▶ **EXERCISE DETAILS**: Pick every line from the data that holds the word "Blender".

----- SUPPLIED DATA -----

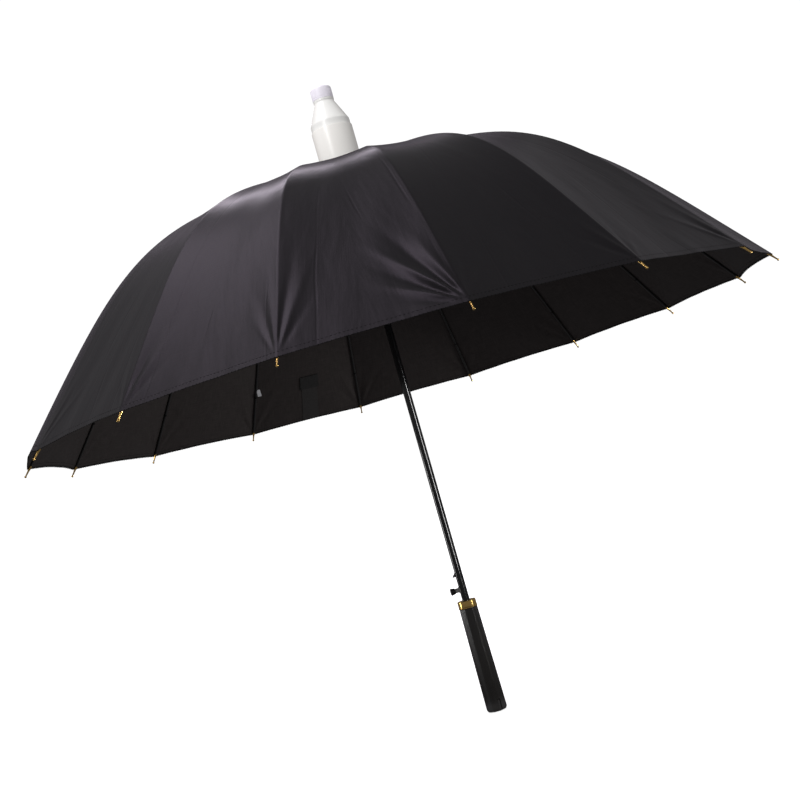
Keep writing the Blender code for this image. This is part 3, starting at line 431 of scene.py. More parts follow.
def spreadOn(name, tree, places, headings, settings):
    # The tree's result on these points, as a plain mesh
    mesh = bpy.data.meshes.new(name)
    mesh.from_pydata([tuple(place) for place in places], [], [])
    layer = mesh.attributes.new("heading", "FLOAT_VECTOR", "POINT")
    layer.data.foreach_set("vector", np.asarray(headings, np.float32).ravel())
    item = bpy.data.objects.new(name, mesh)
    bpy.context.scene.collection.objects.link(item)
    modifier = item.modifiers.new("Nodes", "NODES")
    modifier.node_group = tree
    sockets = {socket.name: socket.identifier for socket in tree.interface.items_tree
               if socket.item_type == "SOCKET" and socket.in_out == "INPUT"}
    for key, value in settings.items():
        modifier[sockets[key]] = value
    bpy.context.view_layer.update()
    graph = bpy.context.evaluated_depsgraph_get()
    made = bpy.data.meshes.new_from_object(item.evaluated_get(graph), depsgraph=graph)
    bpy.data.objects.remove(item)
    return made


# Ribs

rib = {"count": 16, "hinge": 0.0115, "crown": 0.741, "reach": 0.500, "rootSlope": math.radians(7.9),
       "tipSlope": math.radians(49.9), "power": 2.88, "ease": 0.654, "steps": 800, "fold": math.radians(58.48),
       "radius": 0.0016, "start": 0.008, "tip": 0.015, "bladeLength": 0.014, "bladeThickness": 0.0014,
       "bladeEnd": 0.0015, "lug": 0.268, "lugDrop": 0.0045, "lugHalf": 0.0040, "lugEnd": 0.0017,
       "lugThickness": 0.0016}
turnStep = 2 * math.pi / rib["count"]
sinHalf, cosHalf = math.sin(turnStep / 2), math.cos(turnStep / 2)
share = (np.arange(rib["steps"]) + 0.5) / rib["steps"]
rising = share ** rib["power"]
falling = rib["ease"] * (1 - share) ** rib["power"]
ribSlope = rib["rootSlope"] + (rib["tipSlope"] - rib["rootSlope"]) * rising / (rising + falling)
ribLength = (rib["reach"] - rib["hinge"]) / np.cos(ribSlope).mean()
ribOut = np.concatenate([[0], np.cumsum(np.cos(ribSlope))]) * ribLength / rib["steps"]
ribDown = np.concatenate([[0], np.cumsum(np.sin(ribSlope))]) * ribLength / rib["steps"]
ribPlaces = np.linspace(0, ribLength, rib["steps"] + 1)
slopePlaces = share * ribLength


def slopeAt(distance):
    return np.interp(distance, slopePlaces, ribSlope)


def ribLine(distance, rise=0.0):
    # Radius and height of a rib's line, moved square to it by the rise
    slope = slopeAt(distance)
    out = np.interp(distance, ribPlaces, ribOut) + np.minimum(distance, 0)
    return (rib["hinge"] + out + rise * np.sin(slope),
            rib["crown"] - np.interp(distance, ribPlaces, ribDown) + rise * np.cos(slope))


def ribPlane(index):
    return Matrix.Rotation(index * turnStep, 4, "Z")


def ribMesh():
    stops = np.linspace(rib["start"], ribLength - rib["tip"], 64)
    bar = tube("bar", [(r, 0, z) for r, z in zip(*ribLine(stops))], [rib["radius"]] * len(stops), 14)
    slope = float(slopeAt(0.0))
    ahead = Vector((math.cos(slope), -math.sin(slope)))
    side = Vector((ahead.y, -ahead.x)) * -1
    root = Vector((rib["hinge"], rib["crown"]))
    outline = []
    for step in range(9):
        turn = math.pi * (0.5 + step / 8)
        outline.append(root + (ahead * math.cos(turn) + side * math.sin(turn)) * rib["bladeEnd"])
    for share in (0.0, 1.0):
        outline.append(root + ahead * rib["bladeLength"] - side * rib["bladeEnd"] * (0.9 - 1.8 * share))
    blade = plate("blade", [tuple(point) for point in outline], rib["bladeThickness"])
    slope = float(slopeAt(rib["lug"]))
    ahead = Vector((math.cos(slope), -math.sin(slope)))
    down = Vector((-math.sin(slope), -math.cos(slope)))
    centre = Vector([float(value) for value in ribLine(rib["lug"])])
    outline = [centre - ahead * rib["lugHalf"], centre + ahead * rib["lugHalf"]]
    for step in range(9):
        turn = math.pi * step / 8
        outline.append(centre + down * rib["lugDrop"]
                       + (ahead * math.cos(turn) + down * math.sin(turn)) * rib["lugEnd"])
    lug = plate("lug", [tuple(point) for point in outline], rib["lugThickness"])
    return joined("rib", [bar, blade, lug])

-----
----- SUPPLIED DATA -----

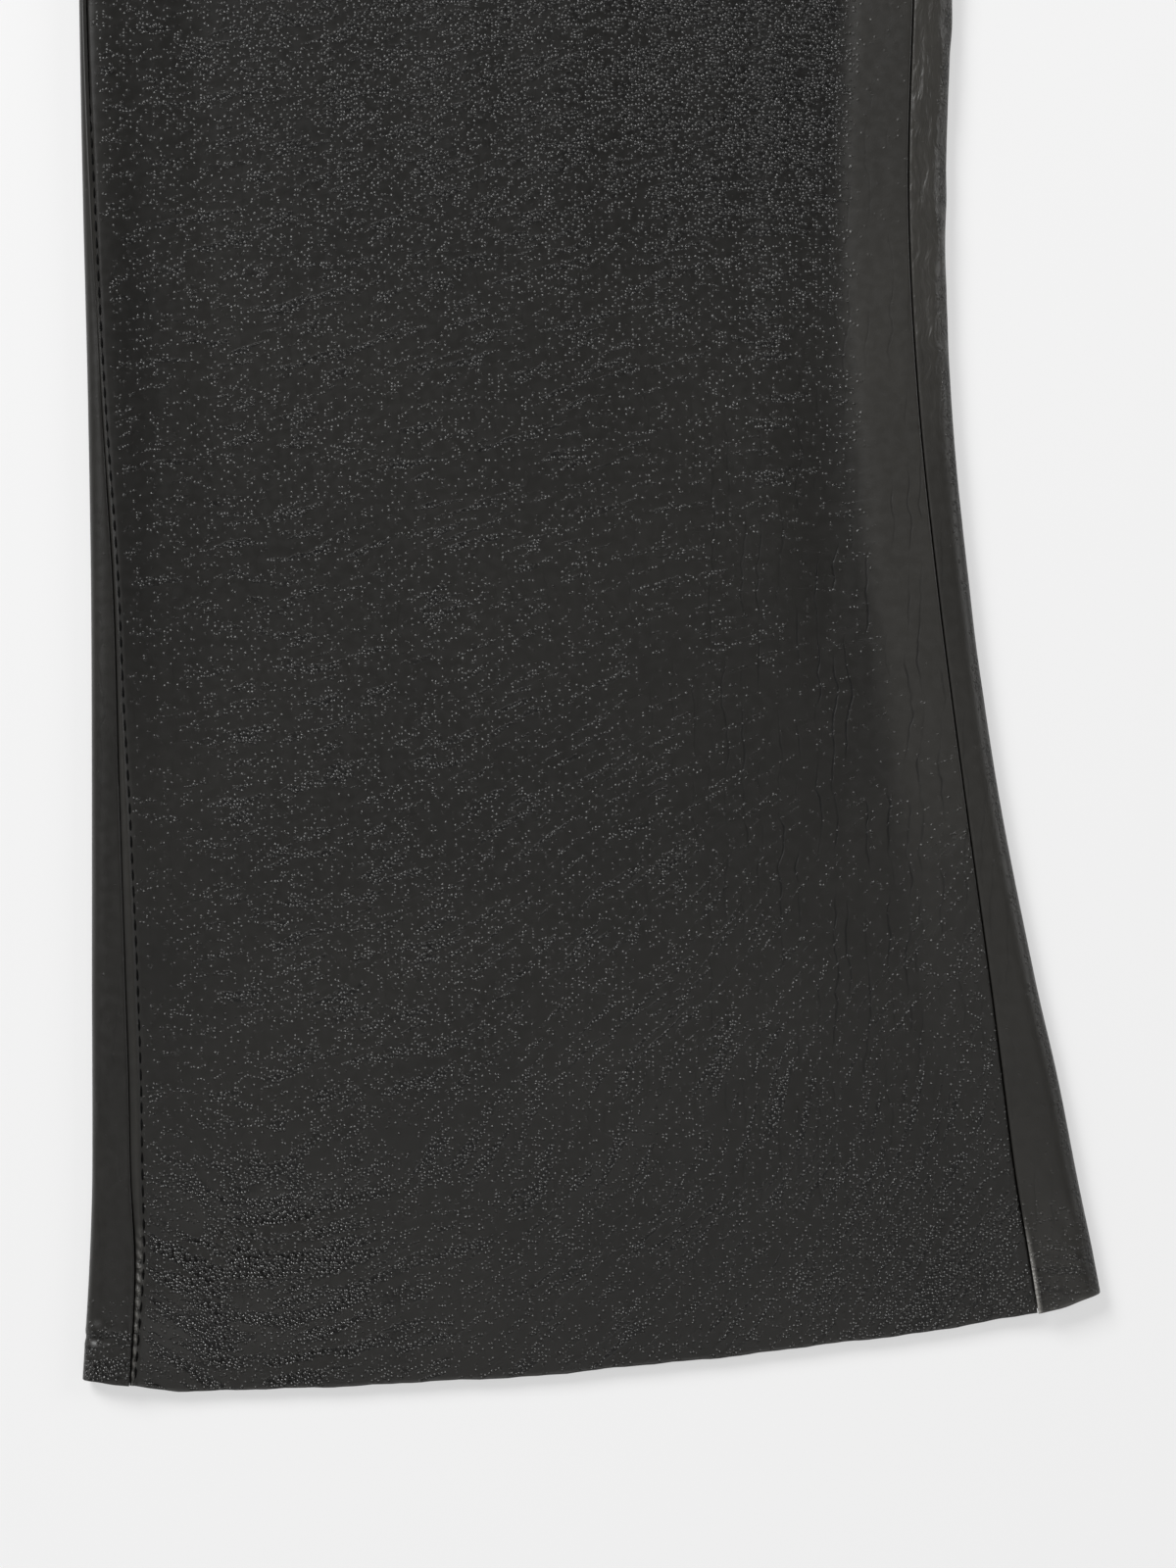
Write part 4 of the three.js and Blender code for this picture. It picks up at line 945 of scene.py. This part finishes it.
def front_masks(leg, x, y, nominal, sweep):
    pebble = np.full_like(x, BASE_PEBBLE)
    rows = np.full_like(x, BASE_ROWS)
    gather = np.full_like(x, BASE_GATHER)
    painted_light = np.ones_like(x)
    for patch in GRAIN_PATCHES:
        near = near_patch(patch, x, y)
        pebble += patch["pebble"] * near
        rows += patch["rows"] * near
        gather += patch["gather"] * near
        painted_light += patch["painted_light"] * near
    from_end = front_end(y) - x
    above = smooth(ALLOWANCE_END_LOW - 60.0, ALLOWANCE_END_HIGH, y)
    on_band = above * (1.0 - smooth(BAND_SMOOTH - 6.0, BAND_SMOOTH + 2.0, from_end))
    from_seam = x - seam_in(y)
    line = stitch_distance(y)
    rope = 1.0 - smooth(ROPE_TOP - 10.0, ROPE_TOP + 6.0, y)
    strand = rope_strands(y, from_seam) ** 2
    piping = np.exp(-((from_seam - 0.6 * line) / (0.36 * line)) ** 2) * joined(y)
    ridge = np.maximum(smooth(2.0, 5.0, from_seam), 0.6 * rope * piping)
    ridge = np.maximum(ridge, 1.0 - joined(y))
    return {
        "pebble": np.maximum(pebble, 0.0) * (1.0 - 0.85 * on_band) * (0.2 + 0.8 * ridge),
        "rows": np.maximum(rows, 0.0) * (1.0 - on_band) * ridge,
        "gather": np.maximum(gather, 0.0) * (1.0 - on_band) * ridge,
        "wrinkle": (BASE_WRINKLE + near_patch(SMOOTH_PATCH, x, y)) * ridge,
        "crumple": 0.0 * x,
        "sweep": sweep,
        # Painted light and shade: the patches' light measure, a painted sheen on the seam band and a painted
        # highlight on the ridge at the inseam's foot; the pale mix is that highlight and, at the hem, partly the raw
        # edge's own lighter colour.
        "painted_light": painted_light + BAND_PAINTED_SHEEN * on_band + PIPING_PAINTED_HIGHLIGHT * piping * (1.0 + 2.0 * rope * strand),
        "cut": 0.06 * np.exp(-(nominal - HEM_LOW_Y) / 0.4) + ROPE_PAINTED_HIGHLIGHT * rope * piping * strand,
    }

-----

▶ **RESPONSE TO THIS TASK**:
Keep writing the Blender code for this image. This is part 3, starting at line 431 of scene.py. More parts follow.
Write part 4 of the three.js and Blender code for this picture. It picks up at line 945 of scene.py. This part finishes it.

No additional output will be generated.